What is freedom?
Some might say sitting on the beach on a sunny day. Having your dream job. Being able to retire. Getting the garage organized.
The existential answers range from feeling joyful to living without depression or fear.
We say, if only I had more free time…if only I had my dream job…if only I was able to retire…if only my garage was organized…if only I could live without depression or fear…if only I had x amount of money.
But what if we finally Arrived at our ultimate destination- would we then truly be happy and feel free?
Is freedom only about removing ourselves from chains?
Ultimately, we cannot disentangle ourselves from physical, emotional, or psychological bondage simply to be free, because it is strictly a self-serving pursuit: I might finally get the free time-but end up feeling listless and empty. I might finally get my dream job-but then preoccupy myself with another “if only.” I might retire-but be uncertain about this new way of life. I might get my garage organized-only to realize that there is more in life that dictates my happiness. I might finally be living without depression or fear-but feel like my life lacks depth. I might make the amount of money I always dreamed of-but then want more than what I have.
With our success in removing constraints, comes the importance of being free For Something: I want to feel less fear…but do I know how I will conduct my nights and days when I’m less fearful? I want to get rid of my doubts and indecision…but do I know what I want to be decisive about? I want to stop wanting material things to fill a void…but do I know what to fill that void with?
As Passover looms near, I have to accept that there are certain house projects that I once again will probably not get to in the annual deep-cleaning fest.
I begin wondering what would replace all the tasks that have grown so large in my thoughts: What if all these projects were done? What if I was able to clean up all the clutter in my mind? What if all my circumstances were perfect? What would life…freedom…look like then?
We encourage our children to get good grades so they can excel in school, then get into a good college, then get a good job, then live a comfortable life…but to what end? What purpose?
When our freedom is not directed towards a higher goal, freedom isn’t free.
Freedom then comes with a price called Purposelessness.
So what should our ultimate Purpose be?
The same purpose of the Jews who left slavery in Egypt after Moshe repeatedly told Pharaoh to “let my people go,” as he explained, “so that they may serve G-d in the desert.”

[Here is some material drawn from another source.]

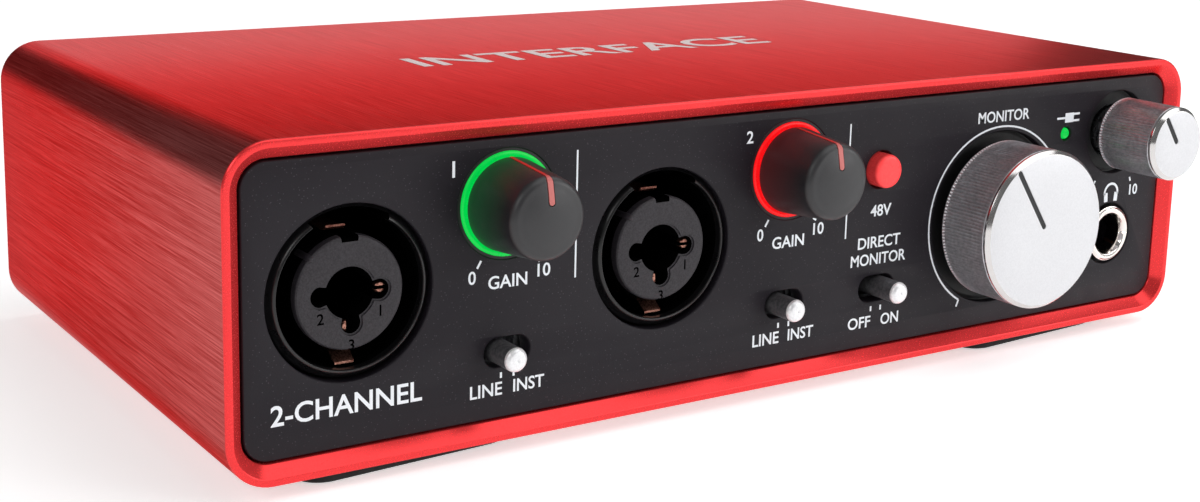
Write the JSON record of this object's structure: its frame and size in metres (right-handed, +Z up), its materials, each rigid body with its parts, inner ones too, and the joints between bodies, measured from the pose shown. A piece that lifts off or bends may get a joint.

Moshe understood that despite the slavery his people were enduring, it wasn’t enough to alleviate their suffering and take them out of Egypt. They needed somewhere to go, Someone to serve.
It’s been three thousand years since that conversation, but Egypt remains not only a geographic location, it is also a mindset.
We, too, want to “let ourselves go” from the bondage of self, of circumstances.
And what do we want to do with our freedom?
Beyond sitting in the sun and dream jobs and living without fear, at our essence, we, too, want to lead our most meaningful life possible, infused with spirituality. Thinking about the world outside ourselves; our Creator’s desires, others’ needs.
On the deepest level, we simply want to serve G-d.
To use our peacefulness to be a better father/mother, son/daughter, spouse, friend. To use our hard-earned money for tzedakah, thinking not only how we want more, but about so many who have less. To use my extra time to talk to G-d, or visit the elderly, giving them the time and attention they need.
So my meditation this Passover Seder as I eat Shmurah Matzah, hand-made matzah that according to Kabbalah is the “bread of healing,” and the “bread of faith”: When my freedom is G-d-focused, I have not only Freedom From, but Freedom To.
Freedom to the deepest purpose, meaning, and happiness.